### [WHAT YOU HAVE TO DO]
Both the line containing "extrude(amount=RING_BACK_X - 1.4" and the line containing "obj.matrix_world = world" belong in the answer, along with every line between them; print exactly those.

═══ EXTRACTED RECORDS ═══

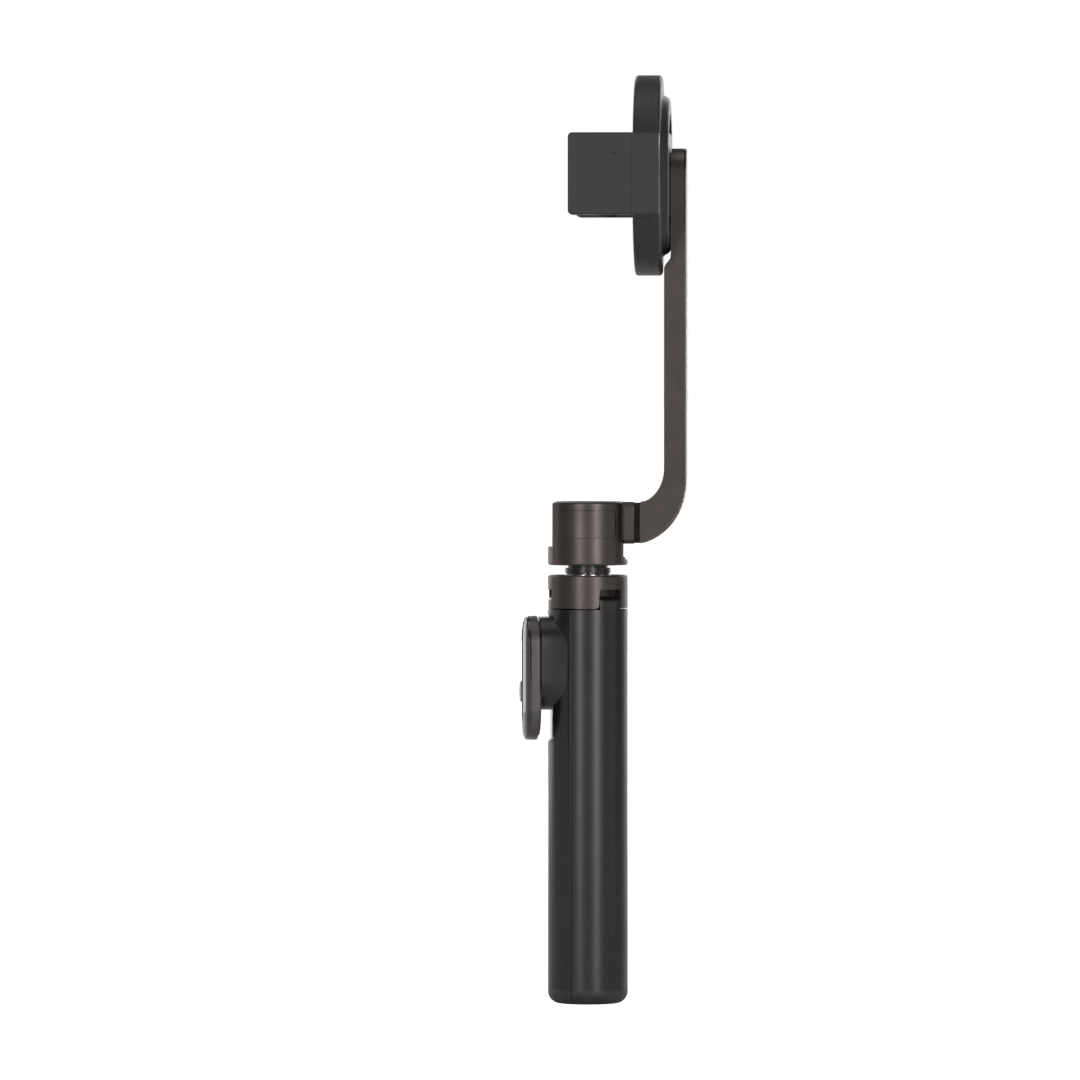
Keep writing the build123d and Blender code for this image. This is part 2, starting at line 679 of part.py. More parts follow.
def disc(x_from, x_to, outer_r, inner_r=0.0, mode=Mode.ADD):
    """A disc or ring about the roll axis between two places along it."""
    with BuildSketch(Plane.YZ.offset(x_from)) as face:
        with Locations((0, ROLL_Z)):
            Circle(outer_r)
            if inner_r:
                Circle(inner_r, mode=Mode.SUBTRACT)
    extrude(face.sketch, amount=x_to - x_from, mode=mode)


def round_the_roll_axis(distance, turn):
    """The Y and Z of a place at a distance and an angle from the roll axis."""
    return (distance * cos(radians(turn)), ROLL_Z + distance * sin(radians(turn)))


STATOR_POLES = 12
with BuildPart() as motor_stator:
    disc(28.9, ARM_THIN_X, 8.6, 4.0)
    disc(26.4, 28.9, 7.4, 4.0)
    with BuildSketch(Plane.YZ.offset(ARM_THIN_X)):
        with Locations((0, ROLL_Z)):
            with PolarLocations(ARM_SCREW_AT, 3, start_angle=30):
                Circle(SCREW_R)
    extrude(amount=-2.0, mode=Mode.SUBTRACT)
    with BuildSketch(Plane.YZ.offset(26.7)):
        with Locations((0, ROLL_Z)):
            with PolarLocations(9.0, STATOR_POLES):
                Rectangle(4.4, 1.3)
            with PolarLocations(11.0, STATOR_POLES):
                Rectangle(0.8, 3.6)
    extrude(amount=1.8)
save(motor_stator, "motor_stator")

with BuildPart() as motor_bearing:
    disc(26.6, 31.2, 4.0, 2.0 + FIT)
save(motor_bearing, "motor_bearing")

with BuildPart() as motor_rotor:
    disc(RING_SPLIT_X, 25.6, 13.4, 2.0)
    disc(25.6, 29.3, 13.4, 12.2)
save(motor_rotor, "motor_rotor")

with BuildPart() as motor_shaft:
    disc(RING_SPLIT_X, 33.8, 2.0)
    disc(32.9, 33.8, 3.4)
save(motor_shaft, "motor_shaft")

# ---- holder: front housing with the clamp's channel, light face ring, back shell and gear plate ----
with BuildPart() as ring_housing:
    disc(RING_FRONT_X, RING_SPLIT_X, RING_R, RING_BORE_R)
    front_edges = ring_housing.edges().group_by(Axis.X)[0]
    fillet(front_edges.sort_by(SortBy.LENGTH)[-1], 1.2)
    with BuildSketch(Plane.YZ.offset(BAR_FRONT_X)):
        with Locations((0, ROLL_Z)):
            Circle(RING_BORE_R + 1)
            Rectangle(4 * RING_R, 2 * BAR_HALF_Z, mode=Mode.INTERSECT)
    extrude(amount=RING_SPLIT_X - BAR_FRONT_X)
    with BuildSketch(Plane.YZ.offset(CHANNEL_FRONT_X)):
        with Locations((0, ROLL_Z)):
            Rectangle(4 * RING_R, 2 * CHANNEL_HALF_Z)
    extrude(amount=RING_R, mode=Mode.SUBTRACT)
    for side in (-1, 1):
        with BuildSketch(Plane.YZ.offset(CHANNEL_FRONT_X)):
            with Locations((0, ROLL_Z + side * (RACK_BACK_Z + RAIL_GAP + 0.6))):
                Rectangle(2 * RING_BORE_R, 1.2)
        extrude(amount=RACK_T)
    disc(RING_FRONT_X, RING_FRONT_X + FACE_RING_T, FACE_RING_R, RING_BORE_R - 1, Mode.SUBTRACT)
    disc(BAR_FRONT_X - 0.5, CHANNEL_FRONT_X, HUB_R)
    disc(SPRING_X, CHANNEL_FRONT_X, SPRING_POCKET_R, 0, Mode.SUBTRACT)
    disc(BAR_FRONT_X + 0.3, CHANNEL_FRONT_X, PINION_PIN_R, 0, Mode.SUBTRACT)
    for turn in SHELL_SCREW_TURNS:
        with BuildSketch(Plane.YZ.offset(RING_SPLIT_X)):
            with Locations(round_the_roll_axis(SHELL_SCREW_AT, turn)):
                Circle(SCREW_R)
        extrude(amount=-3.6, mode=Mode.SUBTRACT)
save(ring_housing, "ring_housing")

with BuildPart() as face_ring:
    disc(RING_FRONT_X, RING_FRONT_X + FACE_RING_T, FACE_RING_R, RING_BORE_R)
save(face_ring, "face_ring")

with BuildPart() as ring_back:
    disc(RING_SPLIT_X, RING_BACK_X, RING_R)
    fillet(ring_back.edges().group_by(Axis.X)[-1], 1.2)
    with BuildSketch(Plane.XZ):
        with BuildLine():
            foot_of_step = (RING_BACK_X - 0.2, ROLL_Z + 31.2)
            top_of_step = (BOSS_BACK_X, ROLL_Z + BOSS_R - 0.8)
            s_curve = Spline(foot_of_step, top_of_step, tangents=((0.2, -1), (0.2, -1)))
            Polyline(s_curve @ 1, (BOSS_BACK_X, ROLL_Z), (RING_BACK_X - 0.2, ROLL_Z), s_curve @ 0)
        make_face()
    revolve(axis=ROLL_AXIS)
    for side in (-1, 1):
        with BuildSketch(Plane.YZ.offset(RING_SPLIT_X)):
            with Locations((0, ROLL_Z)):
                Circle(RING_BORE_R)
            with Locations((0, ROLL_Z - side * (2 * RING_R - BAR_HALF_Z))):
                Rectangle(4 * RING_R, 4 * RING_R, mode=Mode.SUBTRACT)
        extrude(amount=RING_R, mode=Mode.SUBTRACT)
    disc(RING_SPLIT_X, BOSS_BACK_X - 1.2, MOTOR_POCKET_R, 0, Mode.SUBTRACT)
    disc(RING_SPLIT_X, BOSS_BACK_X + 1, MOTOR_OPENING_R, 0, Mode.SUBTRACT)
    for turn in SHELL_SCREW_TURNS:
        with BuildSketch(Plane.YZ.offset(RING_SPLIT_X)):
            with Locations(round_the_roll_axis(SHELL_SCREW_AT, turn)):
                Circle(SCREW_R)
        extrude(amount=4, mode=Mode.SUBTRACT)
        with BuildSketch(Plane.YZ.offset(RING_BACK_X - 1.4)):
            with Locations(round_the_roll_axis(SHELL_SCREW_AT, turn)):
                Circle(SHELL_SCREW_HEAD_R)
        extrude(amount=3, mode=Mode.SUBTRACT)
save(ring_back, "ring_back")

with BuildPart() as gear_plate:
    with BuildSketch(Plane.YZ.offset(23.6)):
        with Locations((0, ROLL_Z)):
            RectangleRounded(44, 2 * CHANNEL_HALF_Z - 0.1, 2)
            Circle(PINION_PIN_R, mode=Mode.SUBTRACT)
    extrude(amount=RING_SPLIT_X - 23.6)
save(gear_plate, "gear_plate")

# ---- clamp: hooked jaws on a pair of racks that mesh with one pinion -----------------------------
PITCH_R = MODULE * PINION_TEETH / 2
BASE_R = PITCH_R * cos(radians(PRESSURE_ANGLE))
TIP_R = PITCH_R + ADDENDUM
ROOT_R = PITCH_R - DEDENDUM
TOOTH_PITCH = pi * MODULE


def flank(radius, hand):
    """A point of the involute flank of the tooth that stands on local +x, thinned by the backlash."""
    rolled = sqrt((radius / BASE_R) ** 2 - 1)
    at_pitch = sqrt((PITCH_R / BASE_R) ** 2 - 1)
    half_at_pitch = (TOOTH_PITCH - BACKLASH) / 4 / PITCH_R
    turned = half_at_pitch + (at_pitch - atan(at_pitch)) - (rolled - atan(rolled))
    return (radius * cos(turned), hand * radius * sin(turned))


with BuildPart() as clamp_pinion:
    disc(RACK_X, RACK_X + RACK_T, ROOT_R)
    with BuildSketch(Plane.YZ.offset(RACK_X)) as teeth:
        with Locations((0, ROLL_Z)):
            with PolarLocations(0, PINION_TEETH):
                with BuildLine(mode=Mode.PRIVATE) as tooth:
                    steps = [BASE_R + (TIP_R - BASE_R) * n / 3 for n in range(4)]
                    low = Spline(*[flank(r, -1) for r in steps])
                    high = Spline(*[flank(r, 1) for r in steps])
                    ThreePointArc(low @ 1, (TIP_R, 0), high @ 1)
                    Polyline(high @ 0, (ROOT_R - 0.3, (high @ 0).Y), (ROOT_R - 0.3, (low @ 0).Y), low @ 0)
                add(make_face(tooth.edges(), mode=Mode.PRIVATE))
    extrude(amount=RACK_T)
    disc(RACK_X, RACK_X + RACK_T, PINION_PIN_R + FIT, 0, Mode.SUBTRACT)
save(clamp_pinion, "clamp_pinion")

with BuildPart() as pinion_pin:
    disc(BAR_FRONT_X + 0.3, RING_SPLIT_X, PINION_PIN_R)
save(pinion_pin, "pinion_pin")

with BuildPart() as clamp_spring:
    with BuildSketch(Plane.YZ.offset(SPRING_X + 0.1)):
        with BuildLine() as coil:
            for half_turn in range(6):
                coil_r = 1.9 + SPRING_STEP * half_turn
                centre_y = SPRING_STEP * (half_turn % 2)
                CenterArc((centre_y, ROLL_Z), coil_r, 180 * (half_turn % 2), 180)
        trace(coil.edges(), 0.3)
    extrude(amount=0.8)
save(clamp_spring, "clamp_spring")


RACK_TEETH = 10
RACK_END_Y = 14.5


def rack_profile(side):
    """A rack whose jaw lies at side * Y; its teeth face the pinion from side * Z."""
    back = PITCH_R + RACK_H
    valley = PITCH_R + DEDENDUM
    half = (TOOTH_PITCH - BACKLASH) / 4
    tip_half = half - ADDENDUM * tan(radians(PRESSURE_ANGLE))
    root_half = half + DEDENDUM * tan(radians(PRESSURE_ANGLE))
    with BuildSketch(Plane.YZ.offset(RACK_X)) as profile:
        with Locations((side * (JAW_INNER_Y + 4 - RACK_END_Y) / 2, ROLL_Z + side * (back + valley) / 2)):
            Rectangle(JAW_INNER_Y + 4 + RACK_END_Y, back - valley)
        for n in range(RACK_TEETH):
            y = side * TOOTH_PITCH * (n - (RACK_TEETH - 1) / 2)
            Polygon(
                (y - root_half, ROLL_Z + side * valley), (y + root_half, ROLL_Z + side * valley),
                (y + tip_half, ROLL_Z + side * (PITCH_R - ADDENDUM)),
                (y - tip_half, ROLL_Z + side * (PITCH_R - ADDENDUM)), align=None,
            )
    return profile.sketch


for name, side in (("near", -1), ("far", 1)):
    with BuildPart() as carriage:
        with BuildSketch(Plane.XY.offset(ROLL_Z - JAW_HALF_Z)):
            with Locations(((RING_FRONT_X + JAW_BACK_X) / 2, side * (JAW_INNER_Y + JAW_OUTER_Y) / 2)):
                Rectangle(JAW_BACK_X - RING_FRONT_X, JAW_OUTER_Y - JAW_INNER_Y)
        extrude(amount=2 * JAW_HALF_Z)
        fillet(carriage.edges().filter_by(Axis.Y).group_by(Axis.X)[-1], 0.8)
        outer_face = carriage.faces().sort_by(Axis.Y)[0 if side < 0 else -1]
        chamfer(outer_face.edges().sort_by(Axis.X)[1:], 0.5)
        extrude(rack_profile(side), amount=RACK_T)
    save(carriage, f"jaw_{name}_rack")
    with BuildPart() as jaw:
        with BuildSketch(Plane.XY.offset(ROLL_Z - JAW_HALF_Z)):
            Polygon(
                (JAW_TIP_X, side * JAW_OUTER_Y), (JAW_TIP_X, side * LIP_INNER_Y),
                (LIP_TOP_X, side * LIP_INNER_Y), (SLOPE_TOP_X, side * JAW_INNER_Y),
                (RING_FRONT_X, side * JAW_INNER_Y), (RING_FRONT_X, side * JAW_OUTER_Y), align=None,
            )
        extrude(amount=2 * JAW_HALF_Z)
        tip_edges = jaw.edges().filter_by(Axis.Y).group_by(Axis.X)[0]
        fillet(tip_edges, 1.6)
        outer_face = jaw.faces().sort_by(Axis.Y)[0 if side < 0 else -1]
        chamfer(outer_face.edges().sort_by(Axis.X)[:-1], 0.5)
        with BuildSketch(Plane.XZ.offset(-side * JAW_INNER_Y)):
            with Locations(((SLOPE_TOP_X + RING_FRONT_X) / 2, ROLL_Z)):
                RectangleRounded(PAD_W, PAD_L, 1.2)
        extrude(amount=-side * 0.8, mode=Mode.SUBTRACT)
    save(jaw, f"jaw_{name}")
    with BuildPart() as pad:
        with BuildSketch(Plane.XZ.offset(-side * (JAW_INNER_Y + 0.8))):
            with Locations(((SLOPE_TOP_X + RING_FRONT_X) / 2, ROLL_Z)):
                RectangleRounded(PAD_W, PAD_L, 1.2)
        extrude(amount=side * (PAD_T + 0.8))
    save(pad, f"jaw_{name}_pad")

# ---- fasteners: the holder's shells and the arm's cover ------------------------------------------
with BuildPart() as holder_screws:
    for turn in SHELL_SCREW_TURNS:
        spot = round_the_roll_axis(SHELL_SCREW_AT, turn)
        with BuildSketch(Plane.YZ.offset(RING_BACK_X - 1.4)):
            with Locations(spot):
                Circle(SHELL_SCREW_HEAD_R)
        extrude(amount=1.3)
        with BuildSketch(Plane.YZ.offset(RING_BACK_X - 0.1)):
            with Locations(spot):
                RegularPolygon(radius=0.8, side_count=6)
        extrude(amount=-0.9, mode=Mode.SUBTRACT)
        with BuildSketch(Plane.YZ.offset(RING_SPLIT_X - 3.6)):
            with Locations(spot):
                Circle(SCREW_R)
        extrude(amount=RING_BACK_X - 1.4 - RING_SPLIT_X + 3.6)
save(holder_screws, "holder_screws")

with BuildPart() as arm_screws:
    with BuildSketch(Plane.YZ.offset(ARM_THIN_X + 1.2)):
        with Locations((0, ROLL_Z)):
            with PolarLocations(ARM_SCREW_AT, 3, start_angle=30):
                Circle(1.3)
    extrude(amount=0.8)
    with BuildSketch(Plane.YZ.offset(ARM_THIN_X + 1.2)):
        with Locations((0, ROLL_Z)):
            with PolarLocations(ARM_SCREW_AT, 3, start_angle=30):
                Circle(SCREW_R)
    extrude(amount=-3.2)
save(arm_screws, "arm_screws")
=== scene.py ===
from math import cos, pi, radians, sin

import bpy
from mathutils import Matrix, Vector


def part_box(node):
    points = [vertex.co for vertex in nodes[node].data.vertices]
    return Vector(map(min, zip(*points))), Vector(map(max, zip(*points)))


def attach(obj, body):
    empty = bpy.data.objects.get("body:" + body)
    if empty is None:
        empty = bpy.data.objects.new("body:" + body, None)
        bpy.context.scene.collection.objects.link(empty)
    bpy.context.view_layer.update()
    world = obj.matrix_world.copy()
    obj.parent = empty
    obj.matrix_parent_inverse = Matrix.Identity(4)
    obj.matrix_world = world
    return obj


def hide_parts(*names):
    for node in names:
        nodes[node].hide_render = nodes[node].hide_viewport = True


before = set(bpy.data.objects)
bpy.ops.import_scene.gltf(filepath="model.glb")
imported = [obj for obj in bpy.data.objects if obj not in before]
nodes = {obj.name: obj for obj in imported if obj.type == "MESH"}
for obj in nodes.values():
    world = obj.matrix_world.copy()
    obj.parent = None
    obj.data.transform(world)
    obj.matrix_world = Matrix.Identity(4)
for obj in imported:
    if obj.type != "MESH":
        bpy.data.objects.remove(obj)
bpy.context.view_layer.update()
bpy.ops.object.select_all(action="DESELECT")

# ---- tripod legs -----------------------------------------------------------------------------
# Three thirds of a tube that close into the handle. They are die-cast aluminium, bead-blasted and
# anodised black, so the skin is smooth with a very fine tooth and slightly paler where hands rub it.


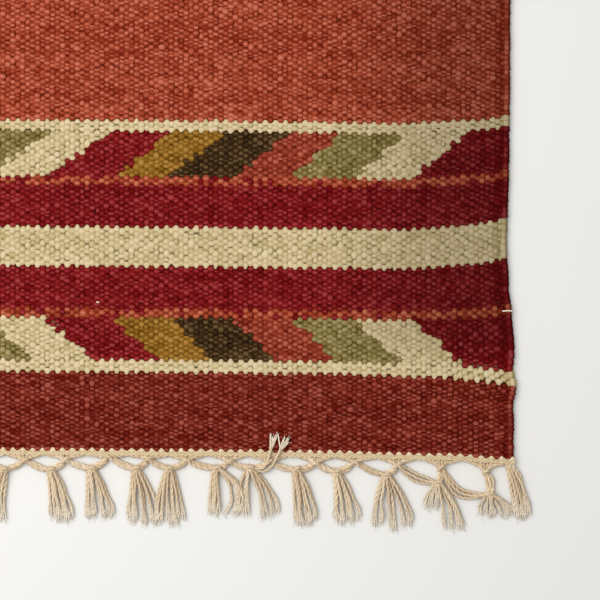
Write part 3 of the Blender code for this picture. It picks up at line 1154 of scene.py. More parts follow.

═══

### [WRITTEN SOLUTION]
        extrude(amount=RING_BACK_X - 1.4 - RING_SPLIT_X + 3.6)
save(holder_screws, "holder_screws")

with BuildPart() as arm_screws:
    with BuildSketch(Plane.YZ.offset(ARM_THIN_X + 1.2)):
        with Locations((0, ROLL_Z)):
            with PolarLocations(ARM_SCREW_AT, 3, start_angle=30):
                Circle(1.3)
    extrude(amount=0.8)
    with BuildSketch(Plane.YZ.offset(ARM_THIN_X + 1.2)):
        with Locations((0, ROLL_Z)):
            with PolarLocations(ARM_SCREW_AT, 3, start_angle=30):
                Circle(SCREW_R)
    extrude(amount=-3.2)
save(arm_screws, "arm_screws")
=== scene.py ===
from math import cos, pi, radians, sin

import bpy
from mathutils import Matrix, Vector


def part_box(node):
    points = [vertex.co for vertex in nodes[node].data.vertices]
    return Vector(map(min, zip(*points))), Vector(map(max, zip(*points)))


def attach(obj, body):
    empty = bpy.data.objects.get("body:" + body)
    if empty is None:
        empty = bpy.data.objects.new("body:" + body, None)
        bpy.context.scene.collection.objects.link(empty)
    bpy.context.view_layer.update()
    world = obj.matrix_world.copy()
    obj.parent = empty
    obj.matrix_parent_inverse = Matrix.Identity(4)
    obj.matrix_world = world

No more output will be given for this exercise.